***** Collected data

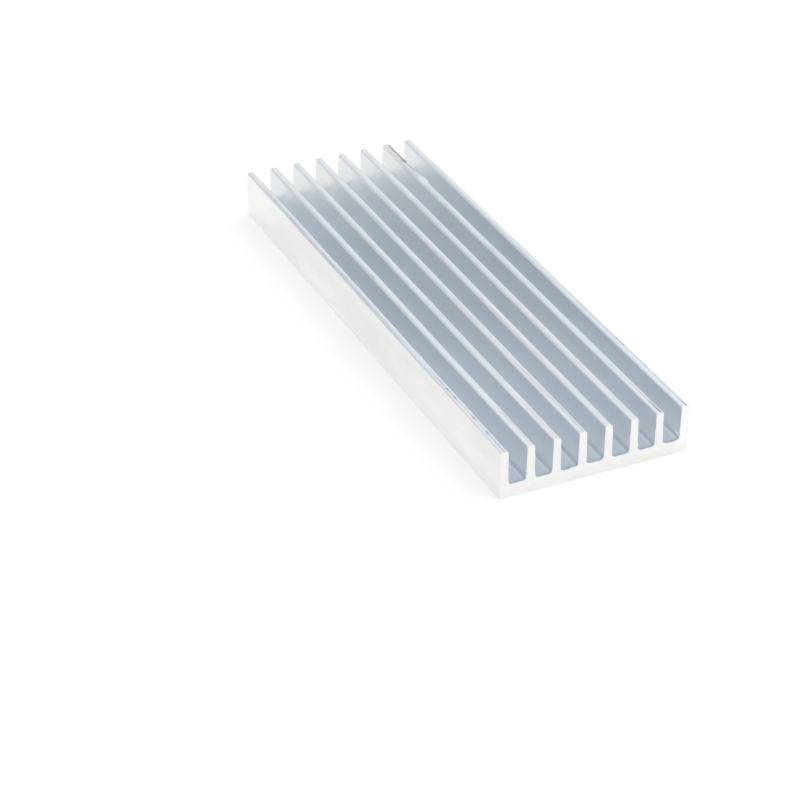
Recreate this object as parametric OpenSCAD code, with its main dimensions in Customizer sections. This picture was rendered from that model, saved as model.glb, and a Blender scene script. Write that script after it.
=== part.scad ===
// Extruded aluminium heat sink: one straight bar with a flat base plate and a comb of
// drafted fins, sawn square to length at both ends.
//
// Frame: origin at the middle of the underside, X across the fins, Y along the bar, Z up.
// Units: millimetres.

/* [Bar] */
// Length of the bar between its two sawn ends
bar_len = 100; // [20:1:300]

/* [Base plate] */
// Thickness of the plate under the channels
base_t = 2.3; // [1:0.1:8]
// Radius along the two long lower edges of the plate
base_edge_r = 0.4; // [0.1:0.05:0.8]

/* [Fins] */
// Number of fins across the bar
fin_count = 8; // [2:1:16]
// Spacing of the fins, middle to middle
fin_pitch = 4.4; // [3.2:0.1:12]
// Height of a fin above the floor of its channels
fin_h = 6; // [2:0.1:20]
// Thickness of a fin where it grows out of the plate
fin_root_t = 1.5; // [1.3:0.05:2.4]
// Thickness of a fin at its top, measured as if its corners were sharp
fin_tip_t = 1.3; // [0.9:0.05:1.5]
// Radius on the two long edges of a fin's top
fin_tip_r = 0.45; // [0.1:0.05:0.5]
// Radius of the fillet that joins a fin to the floor of a channel
floor_fillet_r = 0.6; // [0.1:0.05:0.8]

/* [Hidden] */

$fn = 48;

// Overall width: the outer fins stand flush with the sides of the plate
bar_w = (fin_count - 1) * fin_pitch + fin_root_t;
// Lean of a fin's side away from upright, which lets the die release the bar
draft = atan((fin_root_t - fin_tip_t) / 2 / fin_h);
// How far a fin's profile reaches down into the plate, so that the two join as one
root_depth = base_t / 2;
// Narrowest flat kept between two roundings that face each other
least_flat = 0.1;
// Clear width of a channel's floor, and the fillet that fits beside its neighbour on it
floor_w = fin_pitch - fin_root_t;
fillet_r = min(floor_fillet_r, (floor_w - least_flat) / 2);
// Rounding that leaves a flat on top of a fin
tip_r = min(fin_tip_r, (fin_tip_t - least_flat) / 2);
// A circle that touches a leaning side and a level face has its middle this share of its
// radius away from their sharp corner, along the level face
lean_share = (1 - sin(draft)) / cos(draft);

// Middle of fin number i, counted from the left side of the bar
function fin_x(i) = -bar_w / 2 + fin_root_t / 2 + i * fin_pitch;

// Section of the base plate, with its two lower corners rounded
module plate_section() {
    difference() {
        translate([-bar_w / 2, 0]) square([bar_w, base_t]);
        for (side = [-1, 1]) translate([side * (bar_w / 2 - base_edge_r), 0])
            difference() {
                translate([side > 0 ? 0 : -2 * base_edge_r, -base_edge_r])
                    square([2 * base_edge_r, 2 * base_edge_r]);
                translate([0, base_edge_r]) circle(base_edge_r);
            }
    }
}

// Section of one fin: straight leaning sides and a flat top with rounded corners.
// The floor of the channels is at height 0.
module fin_section() {
    // centre of the rounding circle, and where that circle touches the fin's side
    round_x = fin_tip_t / 2 - tip_r * lean_share;
    round_y = fin_h - tip_r;
    side_x = round_x + tip_r * cos(draft);
    side_y = round_y + tip_r * sin(draft);
    half_root = fin_root_t / 2;
    polygon([
        [-half_root, -root_depth], [half_root, -root_depth], [half_root, 0],
        [side_x, side_y], [round_x, fin_h], [-round_x, fin_h],
        [-side_x, side_y], [-half_root, 0]
    ]);
    for (side = [-1, 1]) translate([side * round_x, round_y]) circle(tip_r);
}

// Section of the fillet that fills the corner between a fin's right side and the floor.
// The sharp corner is the origin, and the fillet reaches into the fin and the plate.
module fillet_section() {
    // centre of the fillet's hollow, and where that circle touches the fin's side
    centre_x = fillet_r * lean_share;
    touch_x = centre_x - fillet_r * cos(draft);
    touch_y = fillet_r - fillet_r * sin(draft);
    inside_x = -fin_root_t / 2;
    difference() {
        polygon([
            [inside_x, -root_depth], [centre_x, -root_depth], [centre_x, 0],
            [touch_x, touch_y], [inside_x, touch_y]
        ]);
        translate([centre_x, fillet_r]) circle(fillet_r);
    }
}

// Section of the whole bar. The outer fins have a fillet on their inner side only.
module bar_section() {
    plate_section();
    for (i = [0 : fin_count - 1]) translate([fin_x(i), base_t]) {
        fin_section();
        if (i < fin_count - 1) translate([fin_root_t / 2, 0]) fillet_section();
        if (i > 0) mirror([1, 0]) translate([fin_root_t / 2, 0]) fillet_section();
    }
}

// The bar, pushed through the die along Y and sawn to length
module heat_sink() {
    color("silver")
        rotate([90, 0, 0])
            linear_extrude(height = bar_len, center = true)
                bar_section();
}

heat_sink();
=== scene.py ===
"""Extruded aluminium heat sink: the bar's finished surface, on a plain pale floor."""
import math
from collections import namedtuple

import bpy
import numpy as np
from mathutils import Matrix, Vector


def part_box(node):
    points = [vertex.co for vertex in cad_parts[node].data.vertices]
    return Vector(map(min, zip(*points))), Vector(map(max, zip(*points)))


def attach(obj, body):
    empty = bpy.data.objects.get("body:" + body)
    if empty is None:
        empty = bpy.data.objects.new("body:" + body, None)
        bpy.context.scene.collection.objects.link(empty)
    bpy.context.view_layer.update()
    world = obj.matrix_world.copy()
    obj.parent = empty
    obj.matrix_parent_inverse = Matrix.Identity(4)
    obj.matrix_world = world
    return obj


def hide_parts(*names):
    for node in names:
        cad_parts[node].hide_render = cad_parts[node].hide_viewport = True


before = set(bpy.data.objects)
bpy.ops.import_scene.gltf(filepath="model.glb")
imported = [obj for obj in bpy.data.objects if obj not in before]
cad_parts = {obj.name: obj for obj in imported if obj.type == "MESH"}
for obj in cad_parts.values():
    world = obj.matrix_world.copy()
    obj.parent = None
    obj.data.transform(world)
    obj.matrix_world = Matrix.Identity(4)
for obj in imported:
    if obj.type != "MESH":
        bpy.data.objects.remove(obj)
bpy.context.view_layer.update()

# ---------------------------------------------------------------- sizes, in millimetres
MM = 0.001
BOX_LOW, BOX_HIGH = ([value / MM for value in corner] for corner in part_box("heat_sink"))
BAR_W = BOX_HIGH[0] - BOX_LOW[0]
BAR_LEN = BOX_HIGH[1] - BOX_LOW[1]
BAR_H = BOX_HIGH[2] - BOX_LOW[2]
HALF_W = BAR_W / 2
HALF_LEN = BAR_LEN / 2
FIN_COUNT = 8
LAST_FIN = FIN_COUNT - 1
FIN_PITCH = 4.4
FIN_ROOT_T = BAR_W - LAST_FIN * FIN_PITCH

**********

### Your goal:
In this exercise, copy only the lines from the opening line of the material through the line where "bar_len = 100; // [20:1:300]" appears.

### Finished exercise:
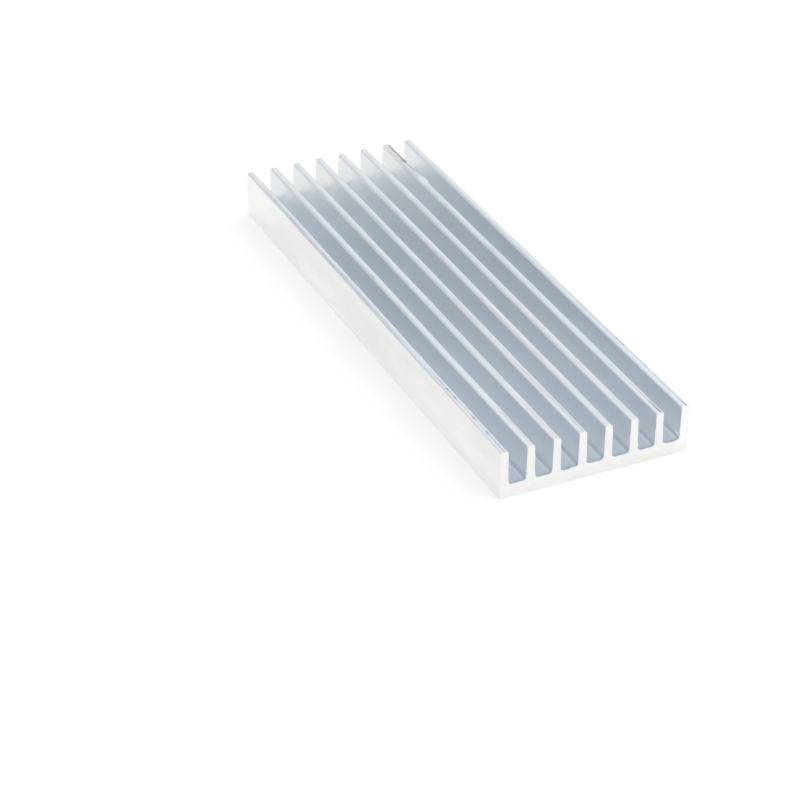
Recreate this object as parametric OpenSCAD code, with its main dimensions in Customizer sections. This picture was rendered from that model, saved as model.glb, and a Blender scene script. Write that script after it.
=== part.scad ===
// Extruded aluminium heat sink: one straight bar with a flat base plate and a comb of
// drafted fins, sawn square to length at both ends.
//
// Frame: origin at the middle of the underside, X across the fins, Y along the bar, Z up.
// Units: millimetres.

/* [Bar] */
// Length of the bar between its two sawn ends
bar_len = 100; // [20:1:300]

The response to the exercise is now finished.